Both provide the essential HPC functionality: job queueing, resource management, parallel execution, and cluster monitoring.

Terraform automatically generates Ansible inventory from deployed infrastructure:

[head_node]  
slurm-node-1 ansible_host=203.0.113.10 ansible_user=ubuntu

[compute]
slurm-node-2 ansible_host=203.0.113.11 ansible_user=ubuntu  
slurm-node-3 ansible_host=203.0.113.12 ansible_user=ubuntu

Each instance receives cloud-init configuration for initial setup:

# Configure sudo access
echo "ubuntu ALL=(ALL) NOPASSWD:ALL" > /etc/sudoers.d/ubuntu

# Ensure SSH availability  
systemctl enable ssh && systemctl start ssh

The complete deployment follows this pattern:

  1. Infrastructure Provisioning: make infra-up creates VPC, instances, disks
  2. Connectivity Verification: Automated Ansible ping tests ensure readiness
  3. Scheduler Deployment: make deploy-slurm or make deploy-flux
  4. Health Verification: Built-in checks validate cluster functionality
  5. Ready for Workloads: Submit jobs via standard HPC interfaces

Total deployment time: Under 15 minutes for a complete HPC cluster.

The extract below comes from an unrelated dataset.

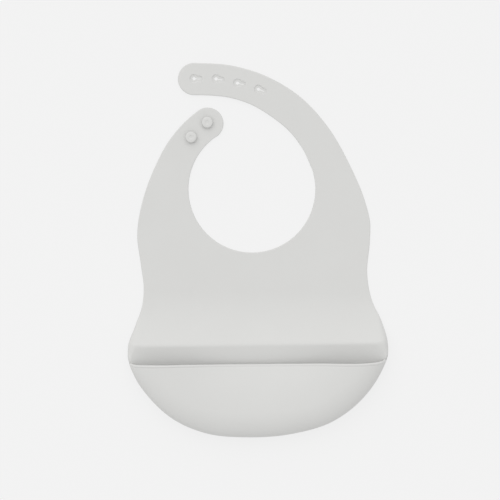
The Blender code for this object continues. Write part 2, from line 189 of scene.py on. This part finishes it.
# Button
BUTTON_PROFILE = [  # radius and height above the strap, from its stem's foot to the middle of its dimple
    (3.7, -0.1), (3.1, 0.08), (2.7, 0.35), (2.5, 0.8), (2.5, 1.6), (2.65, 2.0), (3.1, 2.2), (4.0, 2.28),
    (4.45, 2.36), (4.68, 2.6), (4.68, 2.85), (4.5, 3.1), (4.15, 3.26), (3.5, 3.36), (2.6, 3.4), (1.75, 3.4),
    (1.5, 3.32), (1.3, 3.18), (0.9, 3.1), (0.45, 3.08),
]
BUTTON_SIDES = 64

# Silicone; each noise has its scale, per metre, and its detail
COLOUR_LOW = (0.613, 0.613, 0.600, 1.0)
COLOUR_HIGH = (0.633, 0.633, 0.621, 1.0)
COLOUR_NOISE = (26.0, 3.0)
ROUGHNESS_LOW = 0.5
ROUGHNESS_HIGH = 0.62
ROUGHNESS_NOISE = (140.0, 4.0)
GRAIN_NOISE = (2600.0, 2.0)
GRAIN_STRENGTH = 0.12
GRAIN_DEPTH = 0.00008
INDEX = 1.41
SHEEN = 0.12
SHEEN_ROUGHNESS = 0.45

# Stage, in metres
SENSOR = 36.0  # in millimetres
CAMERA_HEIGHT = 4.0
CAMERA_REACH = 20.0
VIEW_WIDTH = 0.425
VIEW_CENTRE = (-0.0066, -0.0002)
FILL = 0.78  # light from all round
KEY = 1.15
KEY_ANGLE = 80.0  # a wide lamp, so its shadows are soft
KEY_FROM = (-0.28, 0.75, 1.0)
FLOOR_REACH = 20.0
WHITE = (1.0, 1.0, 1.0, 1.0)
PAPER = (0.12, 0.12, 0.12, 1.0)  # what the paper reflects; the rest of its brightness is its own
PAPER_GLOW = 0.765


def smooth(knots):
    """Points along a smooth curve through the knots, which may be unevenly spaced."""
    knots = [Vector(knot) for knot in knots]
    spans = [b - a for a, b in zip(knots, knots[1:])]
    slopes = [span.normalized() for span in spans]
    tangents = [slopes[0]]
    for before, after, slope_in, slope_out in zip(spans, spans[1:], slopes, slopes[1:]):
        total = before.length + after.length
        tangents.append((slope_in * after.length + slope_out * before.length) / total)
    tangents.append(slopes[-1])
    points = [tuple(knots[0])]
    for start, span, leave, arrive in zip(knots, spans, tangents, tangents[1:]):
        handle = span.length / 3
        end = start + span
        curve = interpolate_bezier(start, start + leave * handle, end - arrive * handle, end, CURVE_STEPS + 1)
        points += [tuple(point[:2]) for point in curve[1:]]
    return points


def arc(centre, radius, start, end, step=ARC_STEP):
    """Points on an arc between two angles in degrees, both ends included."""
    count = max(1, round(abs(end - start) / step))
    angles = [math.radians(start + (end - start) * i / count) for i in range(count + 1)]
    return [(centre[0] + radius * math.cos(a), centre[1] + radius * math.sin(a)) for a in angles]


def ease(share):
    """A share from 0 to 1 that starts and ends gently."""
    share = np.clip(share, 0.0, 1.0)
    return share * share * (3 - 2 * share)


def lengths_along(path):
    """Distance from the first point of a path to each point."""
    return np.concatenate([[0.0], np.cumsum(np.linalg.norm(np.diff(path, axis=0), axis=1))])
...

With your scheduler running on Oxide infrastructure, you can layer on additional HPC capabilities:

  • Jupyter Integration: Schedule interactive notebooks via SLURM or Flux
  • Container Workloads: Run Singularity/Apptainer containers through the schedulers
  • Multi-User Environments: Configure quotas, partitions, and access controls

The complete infrastructure and automation code is available on Github: oxide-slurm

Requirements:

  • Access to an Oxide rack
  • OpenTofu (default) or Terraform (requires configuration changes)
  • Local Ansible installation
  • Ubuntu base image uploaded to your rack

Clone the repo, configure your terraform.tfvars, and you’re 15 minutes away from production HPC scheduling on your own hardware.

Whether you need the proven stability of SLURM or want to explore the cutting-edge capabilities of Flux, this project gives you both with enterprise-grade automation and Infrastructure as Code practices.